The other thing, you never want to have is envy. That's the only one of the deadly sins, you're never going to have any fun at all. (Laughter) Pick one of the others. (Laughter)

And so, but if you go through life just everlastingly plugging away at these bad times, you know, Kipling has gone totally out of vogue because it's not politically correct to write lines like, woman is only a woman, but a good cigar is a smoke.

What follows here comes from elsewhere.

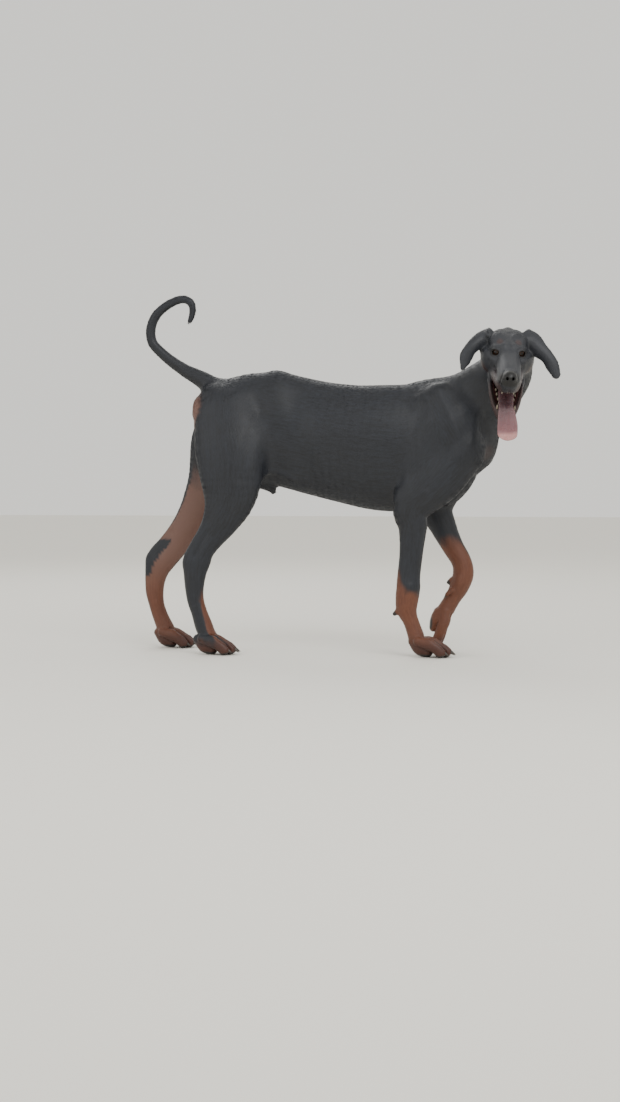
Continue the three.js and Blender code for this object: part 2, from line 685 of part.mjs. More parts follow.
const ears = { right: leaf('right', -1), left: leaf('left', 1) };
const tongue = chain(TONGUE, { steps: 1 });
const tongueLoft = (grow) => loft(tongue, 12, { grow, pose: HEAD_POSE });
const skullOf = (field) => wrap(field, HEAD_AXIS, 26, { pose: HEAD_POSE, dome: 3 });
let skull = skullOf(face);
const aroundSkull = skullOf((x, y, z) => face(x, y, z) - 1.5 * GAP);
const jaw = loft(chain(JAW, { steps: 2 }), 18, { pose: HEAD_POSE }).subtract(inHead(MOUTH_FLOOR, 12));
for (const [side, sign] of Object.entries(SIDES)) {
  skull = skull.subtract(eyeSlit(sign)).subtract(ball(sign, EYE_RADIUS + GAP));
  skull = skull.subtract(inHead(NOSTRIL(sign), 8));
  skull = skull.add(behind(ears[side], EAR_CUT[side]));
}
skull = ahead(skull.subtract(inHead(PALATE, 10)), MOUTH_CUT).add(behind(skull.add(jaw), JAW_CUT));
skull = skull.add(inHead(CANINE(-1), 6)).add(inHead(CANINE(1), 6));
add('head', ahead(skull.subtract(tongueLoft(GAP)), HEAD_CUT), BLACK);
add('lower_jaw', behind(ahead(jaw.subtract(tongueLoft(GAP)), JAW_CUT), MOUTH_CUT), BLACK);
add('tongue', tongueLoft(0), SKIN_PINK, 0.35);
for (const [side, sign] of Object.entries(SIDES)) {
  add(`eye_${side}`, ball(sign, EYE_RADIUS), EYE, 0.15);
  add(`ear_${side}`, ahead(ears[side], EAR_CUT[side]).subtract(aroundSkull), BLACK);
}

export default dog;
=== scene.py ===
"""A young black and tan Doberman pinscher, standing with its head turned towards the viewer.

Flesh is described by chains: lists of stations (x, y, z, half depth, half width) in millimetres
along a bone or a muscle, in the trunk's own frame or in the head's. The skin is the surface where
the field of all the chains is zero. Short hair is tufts laid over the skin along its lie.
"""

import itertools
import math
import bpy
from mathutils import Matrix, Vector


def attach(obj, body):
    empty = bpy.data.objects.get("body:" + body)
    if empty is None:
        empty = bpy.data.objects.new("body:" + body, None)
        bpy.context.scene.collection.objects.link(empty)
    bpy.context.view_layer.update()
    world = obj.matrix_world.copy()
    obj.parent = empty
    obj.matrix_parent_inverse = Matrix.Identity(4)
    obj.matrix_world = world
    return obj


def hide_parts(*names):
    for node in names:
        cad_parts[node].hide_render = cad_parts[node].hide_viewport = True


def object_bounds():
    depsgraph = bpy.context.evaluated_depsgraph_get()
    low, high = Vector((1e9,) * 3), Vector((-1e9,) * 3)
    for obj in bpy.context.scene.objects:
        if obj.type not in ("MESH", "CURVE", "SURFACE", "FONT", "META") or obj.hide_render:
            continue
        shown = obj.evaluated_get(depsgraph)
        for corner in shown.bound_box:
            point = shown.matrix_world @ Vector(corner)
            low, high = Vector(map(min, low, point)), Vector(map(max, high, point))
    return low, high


bl_info = {
    "name": "Doberman Pinscher",
    "version": (1, 0, 0),
    "blender": (4, 5, 0),
    "location": "View3D > Sidebar > Doberman",
    "description": "Dresses the standing dog with its skin, coat, eyes, mouth and claws",
    "category": "Object",
}

import bmesh
import bpy
import numpy as np
import openvdb
from mathutils import Matrix, Vector

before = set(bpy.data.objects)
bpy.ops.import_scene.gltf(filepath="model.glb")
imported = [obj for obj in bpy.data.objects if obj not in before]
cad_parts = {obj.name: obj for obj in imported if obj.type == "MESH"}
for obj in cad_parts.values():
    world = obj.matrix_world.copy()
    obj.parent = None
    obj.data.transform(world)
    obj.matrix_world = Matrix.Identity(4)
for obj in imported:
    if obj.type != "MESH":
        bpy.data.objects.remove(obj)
CAD_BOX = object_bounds()

MM = 0.001
PLACE = np.array((10.4, 101.7, 0.0))        # the trunk's frame, seen from the floor's, in mm
FAR = np.float32(1e3)
SIDES = {"right": -1, "left": 1}
BOTH = (-1, 1)
HEAD_POSE = (
    Matrix.Translation((381.5, -195, 706.5))
    @ Matrix.Rotation(math.radians(-85.5), 4, "Z")
    @ Matrix.Rotation(math.radians(24), 4, "Y")
    @ Matrix.Rotation(math.radians(-4), 4, "X")
)
THROAT = (377, -108, 690)                   # the head and the neck are parted by a plane through this point
HEADWARDS = (0.30, -0.93, 0.2)              # and across this line
HOCK_STOP = -517.0                          # behind this the left hock is blunted, to end in the model's box
HOCK_GIVE = 2.6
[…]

It's and, of course, so nobody is familiar with Kipling, but Kipling's If is still great poetry. If you can keep your mind [inaudible] all about you are losing theirs, just think of what good advice that would have been on Wall Street in a lot of other places recently. And treat the little fluctuations in faith, he said treat those two impostors, success and failure, just the same. And in the end, he says, well, if whatever else happens, you'll be a man, my son. Good message, good message.

I mean, why not take these opportunities, the hardships and so forth to make a man of yourself or a person of yourself to use the modern lingo. And so I know how you should cope with whatever the difficulties are at the present era, just keep your head down and do your best and do that.

Some of the people who have the best careers in my age, cohort of the age court just before mine, but the ones who had the worst clobbering in the 30s because they were there when the great boom came. If you just kept plugging why the favorable tide came in due course.

Well, so much for current passing troubles economically. I do think that the job market is likely to be fairly lousy for a long time. And I do think that the worst or troubles in certain markets are not over.

 

BERKY QUICK: Which markets do you think?

 

CHARLIE MUNGER: Well, I think the universities that thought they were making successful investment in timber because they were all buying the same groves are still in from some disappointment. And I think that the worst in a lot of real estate ventures is still ahead of us.

And so I think there's plenty of pain out there still to come. That doesn't mean we won't pass through, it just means that there's plenty of unpleasantness still ahead.